Thomas Darley (born 19 May 1664) served as Her Majesty's Consul to the Levant (Syria) during the reign of Queen Anne. His position in the Levant gave him access to the region's horse trade and enabled his purchase of the colt that later became known as the Darley Arabian.

He is famous for having bought an Arabian colt that became an important part of the history of the Thoroughbred breed.

Darley was born in Aldby Park, Yorkshire, England. His father was Richard Darley, and his mother Dorothea was a daughter of the regicide Thomas Waite (Wayte).

In 1702, Darley, while in Syria, bought an Arabian colt from Sheikh Mirza for his father, Richard Darley. There are conflicting stories about how much Darley exchanged or paid for the colt; one proposed history is that a price of 300 gold sovereigns was set but after the sheikh withdrew from the deal, Darley arranged for British sailors to steal and smuggle the horse via Smyrna.
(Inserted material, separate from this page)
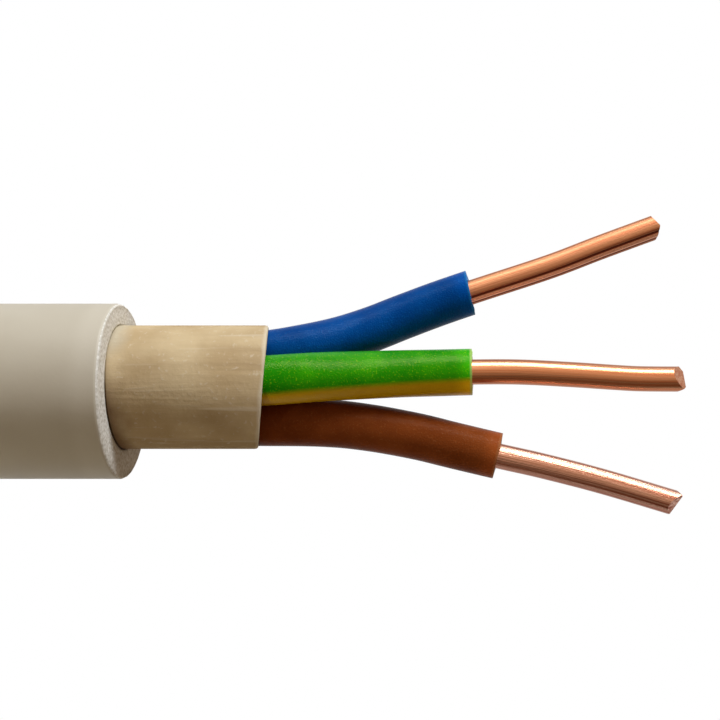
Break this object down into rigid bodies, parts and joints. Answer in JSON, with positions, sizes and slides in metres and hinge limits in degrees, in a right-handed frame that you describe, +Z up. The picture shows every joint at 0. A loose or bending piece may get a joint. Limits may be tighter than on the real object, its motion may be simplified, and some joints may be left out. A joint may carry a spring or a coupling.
{
  "type": "coil of three-core sheathed installation cable",
  "caption": "Strapped round coil of grey sheathed electrical cable lying flat, its straight outer end stripped to the bedding, coloured core insulation and solid copper conductors.",
  "frame": {"origin": "on the floor, under the middle of the object's box", "axes": "+Z up along the coil's axis, +X along the straight tail towards the stripped end, +Y from the coil's axis towards the tail"},
  "size_m": [0.1888, 0.178, 0.0482],
  "materials": {
    "sheath": "satin",
    "bedding": "matte",
    "insulation_blue": "satin",
    "insulation_green_yellow": "satin",
    "insulation_brown": "satin",
    "copper": "bright drawn copper",
    "strap": "smooth"
  },
  "bodies": {
    "root": {"cable_coil": "sheath", "cable_tail": "sheath", "bedding": "bedding", "insulation_blue": "insulation_blue", "insulation_green_yellow": "insulation_green_yellow", "insulation_brown": "insulation_brown", "conductor_blue": "copper", "conductor_green_yellow": "copper", "conductor_brown": "copper", "strap_1": "strap", "strap_2": "strap", "strap_3": "strap"}
  },
  "joints": []
}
Nevertheless, he had made arrangements to send him back to Yorkshire. The colt was foaled in Syria, late March or early April in the year 1700. The horse, a bay, was tall for an Arabian horse of the time was 15 hands when described by Darley in a letter to his brother dated 21 December 1703. The horse whose original name was "Ras el Fedowi," translated as "The Headstrong One", became immortalised as the "Darley Arabian".

In Thomas Darley's own words, "he was immediately striking owing to his handsome appearance and exceedingly elegant carriage". Although he never raced, he covered mares at Aldby Park from 1705 until 1719 and lived until the advanced age of 30. His genes added speed to those of stronger English horses of the time. Through his offspring, including his great-grandson, the famous and never beaten Eclipse, he has had the greater influence of the three foundation stallions of the thoroughbred breed. His bloodline is said to be present in about 95% of today's thoroughbred racehorses.